Students organize 'Town Hall for our Lives"

Students organize 'Town Hall for our Lives"
Source: NBC12

RICHMOND, VA (WWBT) - It may be spring break for students all over Central Virginia, but a group of students in the Richmond area are continuing to work, organizing town halls to discuss gun violence and gun control.

"I want our generation to speak out and make our voices heard so we can get the change we need, so that chance of having a school shooting goes from one percent to zero," explained Chaz Nuttycombe, a senior at Hanover High School.

There is a large network of students who have taken a lead in the March for our Lives movement in RVA, planning student walkouts and now "Town Hall for our Lives." The town halls are happening in cities and counties all over the country, led and planned by students.

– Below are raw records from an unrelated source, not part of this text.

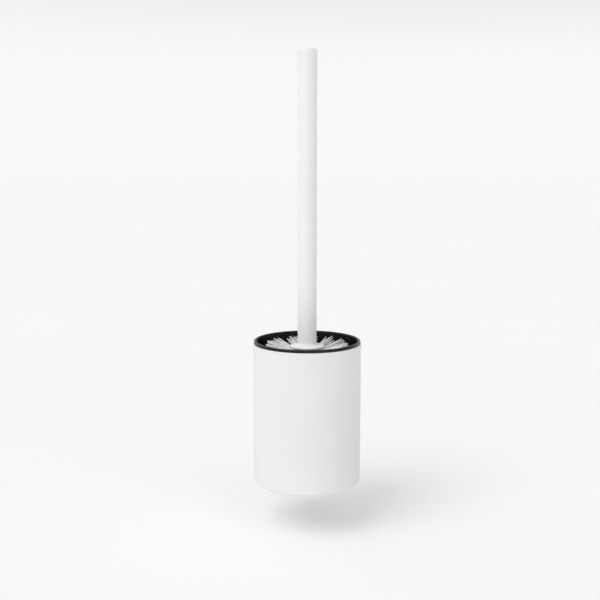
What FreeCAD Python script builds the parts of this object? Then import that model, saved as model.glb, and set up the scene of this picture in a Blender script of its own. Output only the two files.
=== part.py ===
import FreeCAD, Part
import math
import os

from FreeCAD import Placement, Rotation, Vector

# A wall-hung toilet brush set. A drawn steel holder hangs by a dovetail block on a small
# wall plate, a black liner with a rim stands in the holder, and the brush stands in the
# liner. The brush is a straight tubular handle that screws into a head of stapled tufts.
#
# Millimetres, +Z up, +Y into the wall, +X to the right of someone facing the wall.
# The origin is the centre of the wall plate's back face, which lies flat on the wall.

# Driving dimensions
SHELL_R = 50.0
SHELL_HEIGHT = 131.0
WALL_GAP = 20.0
TOTAL_HEIGHT = 395.0
BASE_Z = -83.0
EDGE_BREAK = 0.4
CUT_OVERRUN = 1.0

# Holder shell
SHELL_WALL = 1.2
SHELL_FOOT_ROUND = 3.0
SHELL_TOP_Z = BASE_Z + SHELL_HEIGHT
SHELL_BORE_R = SHELL_R - SHELL_WALL
AXIS_Y = -(SHELL_R + WALL_GAP)

# Wall plate: a dovetail, wider at the front than on the wall
PLATE_DEPTH = 8.0
PLATE_HALF_HEIGHT = 13.0
PLATE_BACK_HALF_WIDTH = 13.0
PLATE_FRONT_HALF_WIDTH = 16.0
PLATE_HOLE_SPACING = 17.0
PLATE_HOLE_R = 2.25
HEAD_POCKET_R = 4.3
HEAD_POCKET_DEPTH = 4.0

# Hanger block, which slides down over the wall plate
HANGER_HALF_WIDTH = 19.0
HANGER_BOTTOM_Z = -18.0
HANGER_TOP_Z = 22.0
HANGER_CORNER_R = 5.0
HANGER_OFF_WALL = 0.5
GROOVE_CLEARANCE = 0.15

# Button-head screws between the shell and the hanger block
SCREW_HEIGHTS = (17.0, 3.0)
SCREW_R = 1.95
SCREW_BORE_R = 2.0
SCREW_SHANK = 10.6
SCREW_BORE_DEPTH = 11.0
SCREW_HEAD_R = 3.5
SCREW_HEAD_HEIGHT = 2.2
SCREW_HEAD_ROUND = 1.4
SCREW_SOCKET = 2.5
SCREW_SOCKET_DEPTH = 1.3
SCREW_SEAT_GAP = 0.02

# Grub screw, which leans forward as it goes down and bears on the plate's front face
GRUB_R = 2.0
GRUB_BORE_R = 2.05
GRUB_LENGTH = 8.0
GRUB_SOCKET = 2.0
GRUB_SOCKET_DEPTH = 3.0
GRUB_TIP_Z = -6.0
GRUB_TIP_CLEARANCE = 0.02
GRUB_LEAN = 20.0

# Liner: a tapered cup with a straight neck in the shell's mouth and a rim on the shell's edge.
# Below the neck it narrows to its waist, so that it clears the screw heads inside the shell.
RIM_R = 49.3
RIM_HEIGHT = 2.7
RIM_ROUND = 0.9
NECK_OUTER_R = SHELL_BORE_R - 0.4
NECK_DEPTH = 8.0
WAIST_DEPTH = 22.0
LINER_WALL = 1.6
NECK_R = NECK_OUTER_R - LINER_WALL
WAIST_R = 44.0
LINER_FLOOR_R = 42.0
LINER_FLOOR_Z = BASE_Z + 12.0
LINER_FLOOR_THICKNESS = 1.8
LINER_FLOOR_ROUND = 6.0

# Handle tube and the cap that closes its top
HANDLE_R = 8.75
HANDLE_WALL = 1.2
HANDLE_BORE_R = HANDLE_R - HANDLE_WALL
HANDLE_TOP_Z = BASE_Z + TOTAL_HEIGHT
SPIGOT_R = HANDLE_BORE_R - 0.1
SPIGOT_CHAMFER = 0.8
CAP_HEIGHT = 2.0
CAP_ROUND = 0.8
CAP_SPIGOT = 12.0
CAP_SEAT_Z = HANDLE_TOP_Z - CAP_HEIGHT

# Drip collar at the handle's foot
COLLAR_R = 15.8
COLLAR_TOP_Z = SHELL_TOP_Z - 2.0
COLLAR_EDGE = 1.6
COLLAR_FLARE_HEIGHT = 2.2
COLLAR_FLARE_R = 3.0
COLLAR_SPIGOT = 20.0
COLLAR_BOTTOM_Z = COLLAR_TOP_Z - COLLAR_EDGE
TUBE_BOTTOM_Z = COLLAR_TOP_Z + COLLAR_FLARE_HEIGHT

# Threaded stud, fixed in the collar, and the washer under the collar
STUD_R = 4.95
STUD_IN_COLLAR = 12.0
STUD_IN_HEAD = 12.0
WASHER_THICKNESS = 1.0
WASHER_OUTER_R = 11.0
WASHER_INNER_R = 5.1

# Brush head core
CORE_R = 13.5
CORE_TOP_Z = COLLAR_BOTTOM_Z - WASHER_THICKNESS
CORE_BORE_R = 5.05
CORE_BORE_DEPTH = STUD_IN_HEAD + 2.0
DOME_Z = -35.0

# Tufts: each fans straight out from its hole, and a flat wire anchor holds it at the hole's floor
TIP_REACH = 39.4
TUFT_MOUTH_R = 1.6
TUFT_TIP_R = 4.2
TUFT_ROOT_DEPTH = 3.8
TUFT_HOLE_R = 1.65
TUFT_HOLE_DEPTH = 5.2
ANCHOR_WIDTH = 3.2
ANCHOR_DEPTH = 1.2
ANCHOR_THICKNESS = 0.4

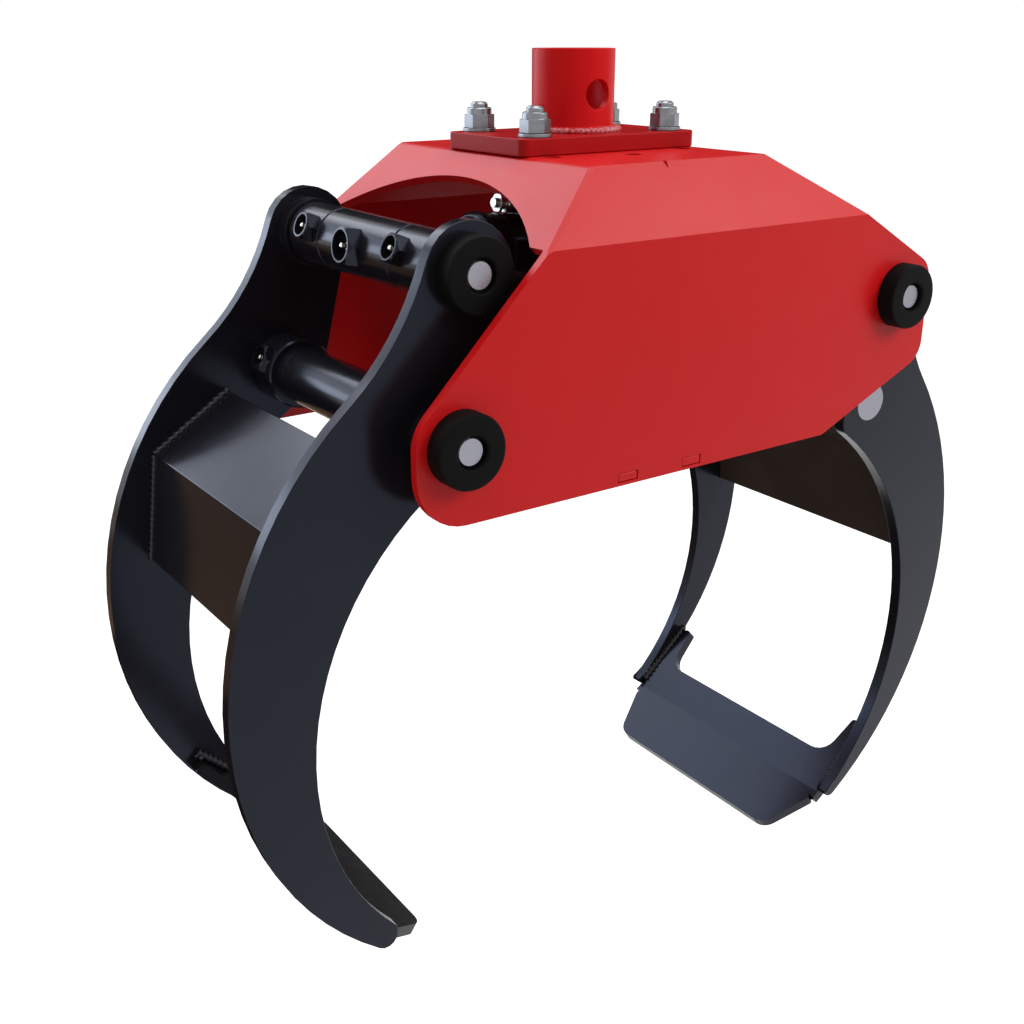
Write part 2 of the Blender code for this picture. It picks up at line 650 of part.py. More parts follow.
def build_tie_rods(paint, zinc):
    near = ROD_EYE_HALF + GAP
    for tag, sign in (('front', -1), ('back', 1)):
        middle = sign * 90.0
        low, high = sorted((sign * near, sign * TIE_EYE_OUT))
        eye = sleeve(PIN_C, low, high, EYE_R, 10.0)
        shank = rod((PIN_C[0], middle, PIN_C[1]), (PIN_D[0], middle, PIN_D[1]), 16.0, 24)
        low, high = sorted((sign * 74.0, sign * 106.0))
        far = sleeve(PIN_D, low, high, 35.0, 8.0)
        cup, foot, out = guard(PIN_C, sign * 78.0, 170.0, 38.0)
        made = join(eye, shank, far, cup)
        made = cut(made, guard_bore(foot, out, EYE_R - 1, 38.0), bore(PIN_C, BORE_R), bore(PIN_D, 26.3))
        node('tie_rod_' + tag, made, paint, PIN_C)
        node('tie_nipple_' + tag, nipple(PIN_C, sign * 78.0, 170.0, EYE_R - 1), zinc, PIN_C)


def main():
    clear_scene()
    red = material('red_paint', (0.52, 0.02, 0.025), 0.0, 0.35)
    paint = material('black_paint', (0.028, 0.029, 0.033), 0.0, 0.3)
    steel = material('bare_steel', (0.42, 0.42, 0.44), 1.0, 0.4)
    zinc = material('zinc_plate', (0.6, 0.62, 0.64), 1.0, 0.3)
    chrome = material('hard_chrome', (0.7, 0.71, 0.73), 1.0, 0.12)
    black = material('black_cap', (0.01, 0.01, 0.01), 0.0, 0.6)
    build_hood(red, steel, zinc, black)
    build_left_claw(paint, steel, black, zinc)
    build_right_claw(paint, steel, zinc)
    build_cylinder(paint, chrome, zinc)
    build_tie_rods(paint, zinc)


main()
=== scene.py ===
"""The looks of the log grapple: bent and laser-cut plates, welds, pins, fasteners and the studio.

Sizes are in millimetres in the part's own frame, and every mesh is made in metres. X points right,
Y away and Z up. The origin is where the axis of the rotator boss crosses the axis of its cross pin.
"""
import json
import math

import bpy
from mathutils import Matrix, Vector
from mathutils.geometry import intersect_point_line


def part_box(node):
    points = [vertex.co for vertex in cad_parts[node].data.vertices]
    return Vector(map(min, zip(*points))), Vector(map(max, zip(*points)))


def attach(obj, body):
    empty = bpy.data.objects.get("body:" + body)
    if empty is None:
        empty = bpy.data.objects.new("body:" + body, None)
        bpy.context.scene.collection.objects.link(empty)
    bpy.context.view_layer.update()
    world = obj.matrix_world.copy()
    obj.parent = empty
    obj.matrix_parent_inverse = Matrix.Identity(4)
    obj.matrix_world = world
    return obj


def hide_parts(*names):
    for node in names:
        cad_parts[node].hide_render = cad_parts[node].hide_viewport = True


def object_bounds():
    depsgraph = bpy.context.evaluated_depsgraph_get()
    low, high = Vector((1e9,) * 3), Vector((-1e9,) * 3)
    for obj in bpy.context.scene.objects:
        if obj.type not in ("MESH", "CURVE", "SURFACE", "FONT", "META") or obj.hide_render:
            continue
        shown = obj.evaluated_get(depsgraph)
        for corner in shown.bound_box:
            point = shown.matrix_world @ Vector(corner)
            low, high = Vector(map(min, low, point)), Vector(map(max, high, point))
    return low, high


MM = 0.001
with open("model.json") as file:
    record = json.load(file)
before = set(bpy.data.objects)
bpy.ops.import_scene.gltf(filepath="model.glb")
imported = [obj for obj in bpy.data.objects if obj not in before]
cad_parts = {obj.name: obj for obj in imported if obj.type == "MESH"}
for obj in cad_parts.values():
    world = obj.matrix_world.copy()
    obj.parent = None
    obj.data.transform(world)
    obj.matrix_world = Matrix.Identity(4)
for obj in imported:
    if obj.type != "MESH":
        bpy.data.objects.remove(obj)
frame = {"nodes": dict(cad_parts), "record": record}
cad_low, cad_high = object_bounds()
body_of_node = {node: body for body, nodes in frame["record"]["behaviour"]["bodies"].items()
                for node in nodes}

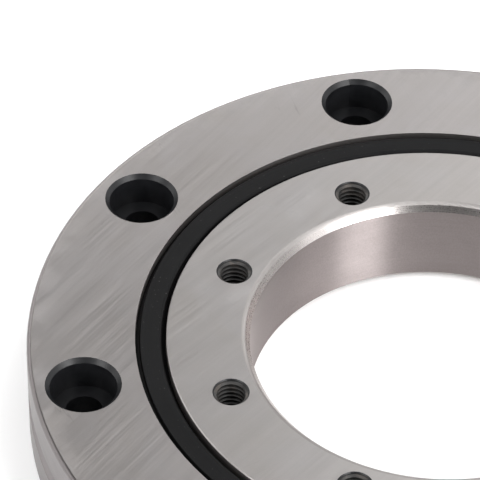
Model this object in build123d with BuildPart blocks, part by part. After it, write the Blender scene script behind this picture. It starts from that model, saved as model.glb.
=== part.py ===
"""Crossed-roller slewing ring bearing, bore 55, outside diameter 120, width 15 mm.

Two one-piece rings carry one row of cylindrical rollers in a 90 degree V raceway. The rollers' axes lean
45 degrees, one way and the other in turn, with a spacer retainer between each two. A rubber seal sits in each
face of the outer ring, and a plug locked by a taper pin closes the hole that the rollers are loaded through.

Frame: +Z is the bearing's axis, the origin is the centre of its lower face, and one of the outer ring's
counterbored holes is on +X.
"""

from build123d import *
import math
import os

os.makedirs("parts", exist_ok=True)

# ---------------------------------------------------------------- driving dimensions, mm and degrees
BORE_D = 55.0
OUTER_D = 120.0
WIDTH = 15.0

ROLLER_PCD = 85.0
ROLLER_D = 5.0
ROLLER_L = 4.8
ROLLER_CHAMFER = 0.3
ROLLER_COUNT = 40  # even, because the rollers cross in turn
RACE_CLEARANCE = 0.08  # from a roller's side to a raceway flank
SPACER_CLEARANCE = 0.12  # from a roller's side to a spacer's hollow
LAND_GAP = 0.7  # between the two rings' lands, across the pitch circle
RELIEF_HALF = 0.45  # half the width of the relief groove at a raceway's root
RELIEF_DEPTH = 0.6

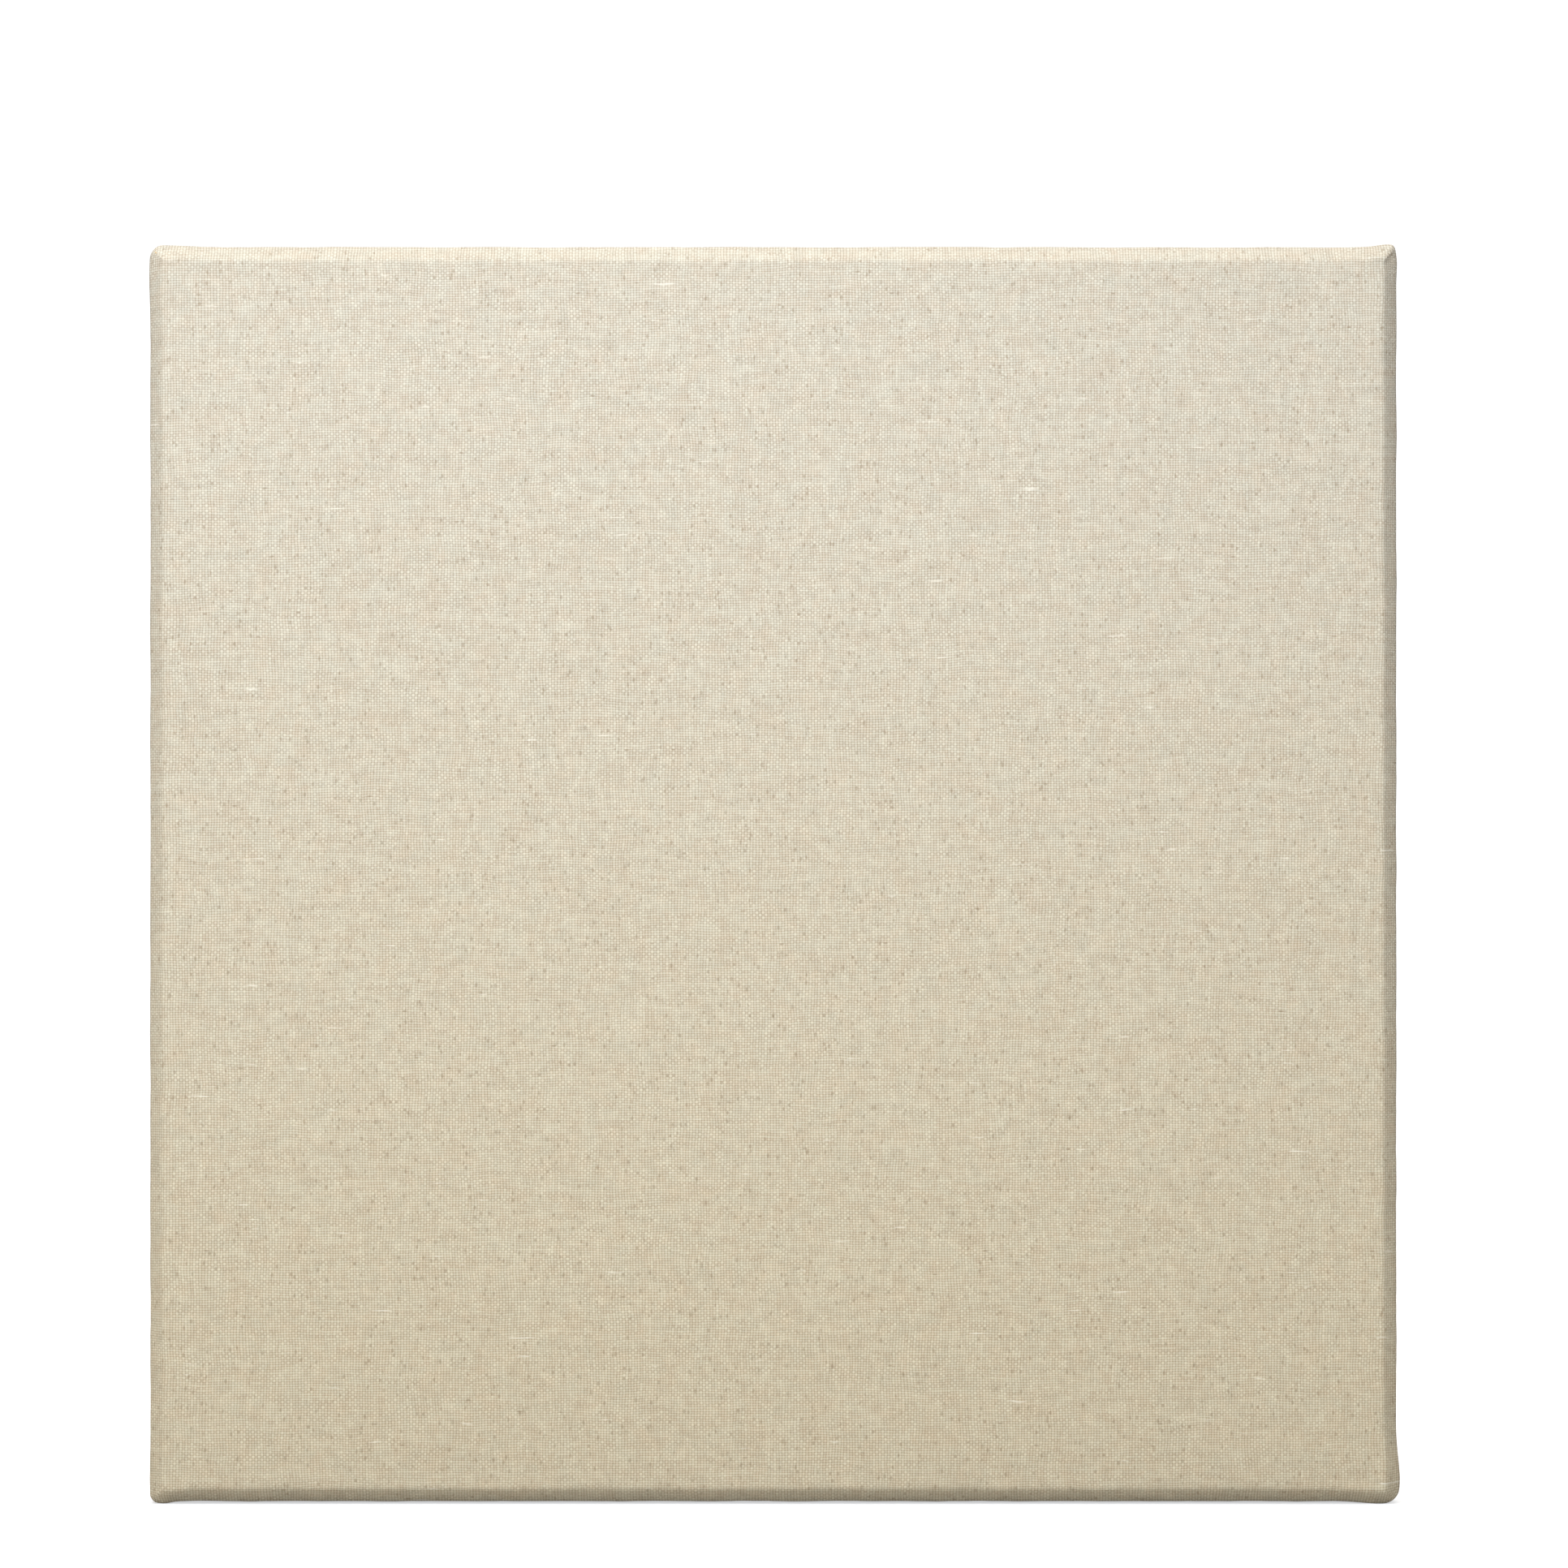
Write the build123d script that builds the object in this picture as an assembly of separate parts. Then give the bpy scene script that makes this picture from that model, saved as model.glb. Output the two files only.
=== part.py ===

"I thought it would be a movement for keeping our schools safe, but it's not just that. It's helping our black communities and those disproportionately affected by gun violence," explained Stephanie Younger, a 15-year-old who works with the Richmond Peace Education Center. "It continues to happen to marginalized groups, and I want to uplift the voices of the black community who has been fighting for gun reform for generations."

They have communicated with their peers through social media and other platforms to encourage them to get involved, and they have also contacted candidates and elected officials to come and listen to their constituents.

"We want our leaders to come to these town halls and listen to us," said Nuttycombe. "They can't be afraid of our opinions, as some representatives have made it clear that they are. We need to be heard."

The first town hall will be held Saturday, April 7 at 4 p.m. at the Libbie Mill Library in Henrico. Democratic congressional candidates Abigail Spanberger and Dan Ward have confirmed their attendance. The students say they reached out to Congressman Dave Brat, who declined their invitation.

In an email, a spokesperson for Brat said, "he is highly interested in finding a solution to the violence" and referenced a discussion Brat had with mental health experts, school superintendents, board members and law enforcement.

"We want our leaders to realize that we're not going to stop and we need them to stand with us," explained Emmaline Clark, a 16-year-old at Richmond Community High School. "We want this town hall, and we want all of the actions we're going to take from here on out to unify us."

The students say they have lived in a time where mass shootings have devastated communities, and it is something they want to see end through tougher gun laws. The students say they want to see the purchasing age raised, more extensive background checks, and bans on certain weapons.

"We're not trying to take away your guns. We're trying to keep ourselves safe by limiting who can get guns and what guns can be available, " explained Clark.

Clark says her involvement in the movement started from the tragedy in Parkland, Florida and wanting to give a voice, but throughout her life, she has watched her peers and community deal with gun violence, and now she can no longer stay silent.

"It's a non-partisan issue. We want it to be everyone, regardless of where you stand," explained Clark. "I spoke at the walkout and the march, and I am going to continue to speak and I encourage everyone to vote, even though I can't vote yet."

A second Town Hall for our Lives will be held on April 21 from 2 p.m. to 4 p.m. at the Richmond Alternative Program for District 4 residents.